Towson settled into the game after yielding a score to put up 35 unanswered points. Brian and Tim Shields scored three of the five tries, while Eric Sweeney was nearly perfect on the day with the boot. Sweeney nailed several tough sideline kicks to put Towson up, 35-7, in the first half. Grand Valley State added a score before halftime to leave it 35-12 at the break.
“This is a game of momentum, and when you get to the Sweet 16 every team understands that concept,” added Stone. “We got that momentum for the next 20-25 minutes and it was just one try after the other.”
After a Towson penalty, Grand Valley State swung the momentum back in its favor at the start of the second half. The Michigan side scored two tries, cutting the lead to 38-24. “I was a little nervous with the lead at 14 but at this level I was not surprised,” said Stone. “If you would have asked me, however, at the beginning of the game if we won by five points I would have thrilled by that margin. It is all about advancing to the next round.”
Towson stemmed the momentum and reeled off the next 21 points to seal the victory.
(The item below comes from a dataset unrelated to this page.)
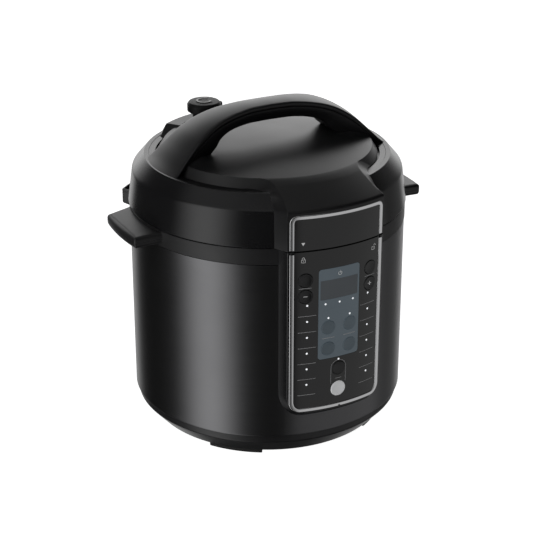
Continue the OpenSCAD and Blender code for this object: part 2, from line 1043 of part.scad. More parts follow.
module inner_lid() {
  color([0.75, 0.75, 0.77])
    difference() {
      union() {
        disc(118.2, inner_lid_z, inner_lid_t);
        tube(118.2, 117, seam_z + 6, inner_lid_z - seam_z - 5);
        tube(122.5, 117, seam_z + 6, 1.5);
        for (i = [0:lug_count - 1])
          rotate([0, 0, i * 360 / lug_count - lid_lug_angle / 2])
            rotate_extrude(angle = lid_lug_angle)
              translate([120, seam_z + 6])
                square([pot_lug_r - 0.5 - 120, 1.5]);
      }
      lid_post_places()
        disc(2.1, inner_lid_z - 1, 5);
      translate([knob_at[0], knob_at[1], 0])
        disc(5.1, inner_lid_z - 1, 5);
      translate([float_at[0], float_at[1], 0])
        disc(3.9, inner_lid_z - 1, 5);
    }
}

module inner_lid_screws() {
  color([0.6, 0.6, 0.62])
    lid_post_places()
      translate([0, 0, inner_lid_z])
        screw(1.8, 12, 4, 2);
}

module sealing_ring() {
  color([0.8, 0.8, 0.78])
    rotate_extrude()
      polygon([
        [111, seam_z + 3.6], [121.5, seam_z + 3.6], [121.5, seam_z + 5.6],
        [seal_r, seam_z + 5.6], [seal_r, seam_z + 14], [111, seam_z + 14]
      ]);
}

module seal_rack() {
  color([0.75, 0.75, 0.77])
    tube(111, 109.5, seam_z + 7, 3);
}

module steam_pipe() {
  color([0.75, 0.75, 0.77])
    translate([knob_at[0], knob_at[1], 0])
      difference() {
        union() {
          disc(5, seam_z + 10, 60);
          disc(7, inner_lid_z + inner_lid_t, 3);
        }
        disc(2, seam_z, 80);
      }
}

module steam_shield() {
  color([0.7, 0.7, 0.72])
    translate([knob_at[0], knob_at[1], 0])
      difference() {
        disc(9, inner_lid_z - 14, 14);
        disc(8, inner_lid_z - 13, 14);
        for (a = [0:45:315])
          rotate([0, 0, a])
            translate([0, -1, inner_lid_z - 11])
              cube([20, 2, 7]);
      }
}

module steam_knob() {
  pipe_top = seam_z + 70;
  color([0.06, 0.06, 0.065])
    translate([knob_at[0], knob_at[1], 0])
      difference() {
        union() {
          rotate_extrude()
            polygon([
              [0, platform_z + 0.6], [12, platform_z + 0.6], [13, seam_z + 66], [18, seam_z + 68],
              [18, seam_z + 75.5], [16, seam_z + 78], [0, seam_z + 79]
            ]);
          translate([12, -4, seam_z + 68])
            cube([9, 8, 7.5]);
        }
        disc(5.06, seam_z + 50, pipe_top - seam_z - 50 + 0.5);
      }
}

module float_pin() {
  color([0.75, 0.2, 0.15])
    translate([float_at[0], float_at[1], 0]) {
      disc(3.4, seam_z + 11, platform_z - seam_z - 11.5);
      disc(5.5, inner_lid_z + inner_lid_t + 0.3, 1.5);
    }
}

module float_cap() {
  color([0.8, 0.8, 0.78])
    translate([float_at[0], float_at[1], 0])
      tube(5, 3.4, seam_z + 11.5, 3);
}

base_housing();
feet();
base_screws();
outer_shell();
upper_ring();
side_handle_left();
side_handle_right();
side_handle_screws();
panel_housing();
panel_overlay();
panel_trim();
display_window();
display_screen();
indicator_lights();
control_board();
board_screws();
button_switches();
power_board();
transformer();
relay();
outer_pot();
heating_plate();
sensor_bracket();
thermal_sensor();
sensor_spring();
pressure_switch();
power_inlet();
inlet_pins();
cup_bracket();
condensation_cup();
inner_pot();
sealing_ring();
seal_rack();
lid_shell();
lid_cover();
lid_front_plate();
lid_trim();
handle_upper();
handle_lower();
handle_screws();
inner_lid();
inner_lid_screws();
steam_pipe();
steam_shield();
steam_knob();
float_pin();
float_cap();
cancel_button();
minus_button();
start_button();
plus_button();
pressure_button();
timer_button();
level_button();
temperature_button();
keep_warm_button();
menu_button();
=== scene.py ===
import math
from math import cos, sin, tan, radians, degrees, pi, sqrt, atan2, hypot

import bmesh
import bpy
from mathutils import Matrix, Vector


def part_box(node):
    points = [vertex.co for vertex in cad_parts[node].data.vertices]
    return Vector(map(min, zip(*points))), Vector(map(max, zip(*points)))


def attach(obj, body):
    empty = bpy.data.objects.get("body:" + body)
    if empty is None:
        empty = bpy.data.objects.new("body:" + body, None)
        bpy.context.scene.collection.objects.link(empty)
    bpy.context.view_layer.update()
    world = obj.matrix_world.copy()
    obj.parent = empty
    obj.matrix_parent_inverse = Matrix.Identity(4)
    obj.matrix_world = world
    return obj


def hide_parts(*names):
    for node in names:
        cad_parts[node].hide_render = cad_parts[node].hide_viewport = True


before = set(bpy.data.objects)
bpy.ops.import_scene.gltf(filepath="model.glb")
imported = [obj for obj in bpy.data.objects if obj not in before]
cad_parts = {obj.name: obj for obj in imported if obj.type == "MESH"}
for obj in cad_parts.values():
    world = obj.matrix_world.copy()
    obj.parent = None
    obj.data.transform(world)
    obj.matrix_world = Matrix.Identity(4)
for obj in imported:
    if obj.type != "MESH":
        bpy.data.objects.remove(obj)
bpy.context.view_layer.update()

scene = bpy.context.scene
MM = 0.001


# ---------------------------------------------------------------- places from the CAD, in mm
def lo(node):
    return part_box(node)[0] / MM


def hi(node):
    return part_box(node)[1] / MM


SEAM = lo("lid_shell").z - 0.4
SHELL_R = hi("outer_shell").x
SHELL_Z0 = lo("outer_shell").z
SHELL_Z1 = hi("outer_shell").z
RING_R = hi("upper_ring").x
RING_Z1 = hi("upper_ring").z
LID_R = hi("lid_shell").x
LID_Z0 = lo("lid_shell").z
RIM_Z = hi("lid_shell").z
PANEL_R = -lo("panel_overlay").y
TRIM_R = -lo("panel_trim").y
HOUSING_Z0 = lo("panel_housing").z
BASE_Z0 = lo("base_housing").z
BASE_Z1 = hi("base_housing").z
BASE_R = hi("base_housing").x
RIM_R = 126.0
COVER_R = 113.0
COVER_EDGE_R = 107.0
SKIRT_R = LID_R - 4.75
SKIRT_Z = SEAM + 35.5
CONE = (RIM_Z - SKIRT_Z) / (SKIRT_R - RIM_R)
DOME_Z = SEAM + 65
KNOB_XY = (-26.0, (lo("steam_pipe").y + hi("steam_pipe").y) / 2)
FLOAT_XY = ((lo("float_pin").x + hi("float_pin").x) / 2, (lo("float_pin").y + hi("float_pin").y) / 2)


# ---------------------------------------------------------------- materials
def node_tree(name):
    m = bpy.data.materials.new(name)
    m.use_nodes = True
    nt = m.node_tree
    return m, nt, nt.nodes["Principled BSDF"]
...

Tomorrow, the Maryland side will be facing a very good James Madison side at home and will need to continue to improve its level of play. Towson will welcome back four starters that missed the game today that sat out due to injuries. Nevertheless, “We have to play better than we did today,” said Stone. “We had some turnovers and some questionable decisions.”
A berth to the final four is on the line tomorrow. The game between James Madison and Towson will kick off in Harrisonburg at 1PM.